### TASK GOAL
Please write out the complete listing that follows, exactly as it reads.

[start]

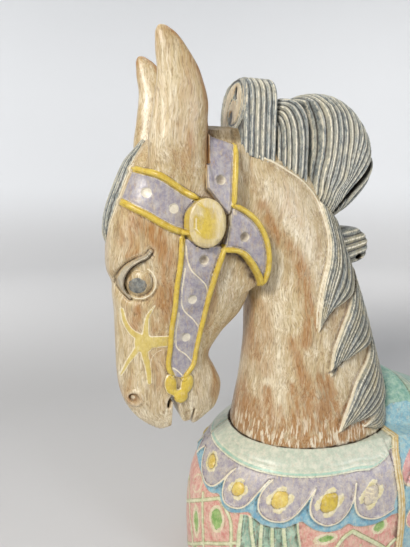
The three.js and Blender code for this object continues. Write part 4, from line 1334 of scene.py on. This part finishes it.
        paint["stain"] = np.maximum(paint["stain"], sheet.at(scorched, px, pz) * (paint["hair"] > 0))
        ragged = 0.6 * np.sin(0.23 * px) + 0.5 * np.sin(0.61 * px + 2.0)
        paint["stain"] = np.maximum(paint["stain"], ramp(pz + ragged, 176.0, 174.0))
        return piece_of("neck", shell, paint, finish, self.node)


# ---- the crest ----------------------------------------------------------------------------------

@dataclass
class Crest:
    """The three tufts of the upper mane: a rolled barrel, a fold, and a great fan."""

    node: str = "head_and_neck"
    step: float = 1.15
    roll_from: float = -81.0
    roll_to: float = -40.5
    roll_pitch: float = 6.8
    fold: Points = ((-41, 500), (-41, 530), (-41, 558), (-39, 575), (-30, 582), (-18, 583.5), (-4, 578),
                    (6, 564), (9, 543), (9, 510), (7, 480), (-16, 486))
    fold_guides: tuple[Points, ...] = (
        ((-38, 500), (-38, 530), (-39, 552), (-42, 560)),
        ((-19, 492), (-20, 531), (-23, 552), (-31, 565), (-44, 569)),
        ((5, 478), (8, 518), (7, 544), (0, 565), (-14, 579), (-44, 582)))
    fan: Points = ((7, 470), (9.5, 510), (9, 548), (3, 564), (-9, 577), (-3, 585), (8, 589), (24, 590.5),
                   (39, 589), (53, 584), (67, 575.5), (80, 563), (92, 546), (100, 526), (102, 508), (97, 490),
                   (86, 474), (72, 460), (57, 450), (34, 440))
    fan_guides: tuple[Points, ...] = (
        ((7, 470), (10, 518), (8, 548), (2, 565), (-8, 579), (-20, 592)),
        ((22, 452), (25, 490), (31, 518), (32, 546), (28, 564), (17, 579), (2, 598)),
        ((30, 448), (38, 475), (50, 492), (54, 519), (55, 541), (50, 563), (40, 582), (28, 604)),
        ((38, 446), (46, 474), (61, 496), (72, 517), (79, 541), (78, 560), (70, 578), (62, 604)),
        ((46, 444), (56, 470), (73, 488), (89, 505), (99, 528), (102, 552), (98, 574), (90, 604)),
        ((58, 440), (76, 458), (92, 474), (105, 490), (112, 512), (115, 540), (112, 574), (108, 604)))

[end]

### OUTPUT OF THE TASK
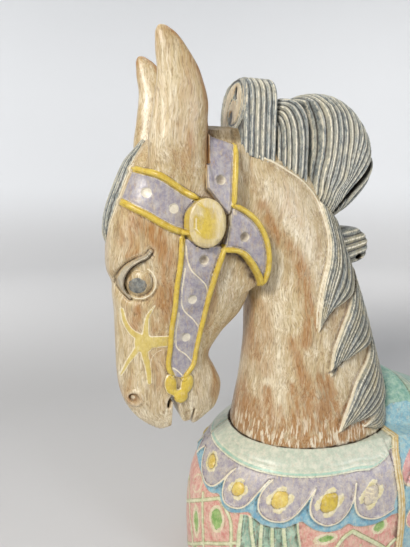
The three.js and Blender code for this object continues. Write part 4, from line 1334 of scene.py on. This part finishes it.
        paint["stain"] = np.maximum(paint["stain"], sheet.at(scorched, px, pz) * (paint["hair"] > 0))
        ragged = 0.6 * np.sin(0.23 * px) + 0.5 * np.sin(0.61 * px + 2.0)
        paint["stain"] = np.maximum(paint["stain"], ramp(pz + ragged, 176.0, 174.0))
        return piece_of("neck", shell, paint, finish, self.node)


# ---- the crest ----------------------------------------------------------------------------------

@dataclass
class Crest:
    """The three tufts of the upper mane: a rolled barrel, a fold, and a great fan."""

    node: str = "head_and_neck"
    step: float = 1.15
    roll_from: float = -81.0
    roll_to: float = -40.5
    roll_pitch: float = 6.8
    fold: Points = ((-41, 500), (-41, 530), (-41, 558), (-39, 575), (-30, 582), (-18, 583.5), (-4, 578),
                    (6, 564), (9, 543), (9, 510), (7, 480), (-16, 486))
    fold_guides: tuple[Points, ...] = (
        ((-38, 500), (-38, 530), (-39, 552), (-42, 560)),
        ((-19, 492), (-20, 531), (-23, 552), (-31, 565), (-44, 569)),
        ((5, 478), (8, 518), (7, 544), (0, 565), (-14, 579), (-44, 582)))
    fan: Points = ((7, 470), (9.5, 510), (9, 548), (3, 564), (-9, 577), (-3, 585), (8, 589), (24, 590.5),
                   (39, 589), (53, 584), (67, 575.5), (80, 563), (92, 546), (100, 526), (102, 508), (97, 490),
                   (86, 474), (72, 460), (57, 450), (34, 440))
    fan_guides: tuple[Points, ...] = (
        ((7, 470), (10, 518), (8, 548), (2, 565), (-8, 579), (-20, 592)),
        ((22, 452), (25, 490), (31, 518), (32, 546), (28, 564), (17, 579), (2, 598)),
        ((30, 448), (38, 475), (50, 492), (54, 519), (55, 541), (50, 563), (40, 582), (28, 604)),
        ((38, 446), (46, 474), (61, 496), (72, 517), (79, 541), (78, 560), (70, 578), (62, 604)),
        ((46, 444), (56, 470), (73, 488), (89, 505), (99, 528), (102, 552), (98, 574), (90, 604)),
        ((58, 440), (76, 458), (92, 474), (105, 490), (112, 512), (115, 540), (112, 574), (108, 604)))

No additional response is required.